Netting is, too – and he thinks that art is a great unifier when it comes to communicating science. He recalls talking with a plumber working on the centre refit who was fascinated by the image of a gecko’s paw, covered in hundreds of fibres.

“He was also looking at lenses. One of the colour images in the tea room is a drosophila, a fruit fly. One of its eyes looks like the side of the SAHMRI building – hundreds of lenses that look fantastic when they’re coloured.”

Lloyd-Jones finds that science is hugely inspirational for her artistic endeavours.

“I need to undertake a bit of research and lots of reading before it sparks a creative idea.

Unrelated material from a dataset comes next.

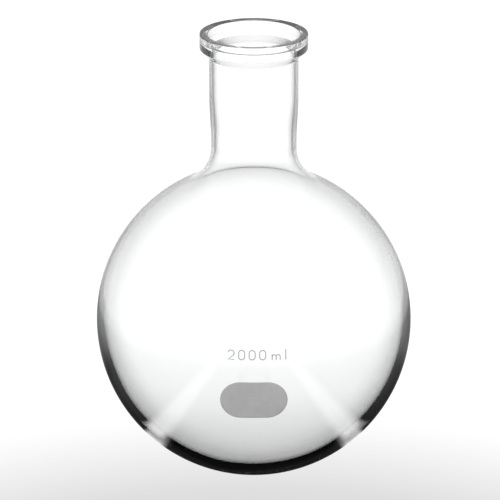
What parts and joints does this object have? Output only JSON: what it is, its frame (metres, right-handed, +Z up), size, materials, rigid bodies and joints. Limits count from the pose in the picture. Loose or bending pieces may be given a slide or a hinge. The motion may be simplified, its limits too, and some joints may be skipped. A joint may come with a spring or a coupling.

Science can be a very artistic medium, especially in different types of imaging processes,” Lloyd-Jones says.

Netting notes that the first Europeans to visit Australia created art in their scientific endeavours – he points to the work of Joseph Banks, a botanist who drew pictures of the native plants and birds he encountered to take back to England.

“We look at those images today and we say they’re beautiful, they’re artistic. Before they had digital cameras, biologists would look down an optical microscope and draw what they saw. They didn’t have photographic plates, so you relied on their perception of what they saw,” Netting says.

Lloyd-Jones adds: “Ultimately, science is there to find answers and fulfils an important practical role in people’s lives – however, I like to find creative ways to interpret science and provide a different perspective of the world in which we live.”


A taste of what’s in store at Adelaide Festival’s Blinc.

When the lights turn on for Small World next month, Netting and his team will be among the first ones there.

“We all wandered down North Terrace and saw the projections that went up on the buildings a couple of years ago,” he says, referencing Northern Lights, a predecessor to this year’s Blinc.

“I had visitors from Austria and took them down. They were really impressed. It’s quite a European thing.”

Lloyd-Jones hopes that, like her other artistic works, Small World will open people’s eyes.

“I hope it will make people think a bit differently about the world around them and consider that our world is not just what we see and hear, but that it has other dimensions, both in the microscopic and outer space,” she says.

“It provides a whole new perspective and way of discovering the area. It’s beauty and wonder on a different scale.”

This article was first published on The Lead.

The Adelaide Festival, including Blinc, opens on February 27 and runs until March 15.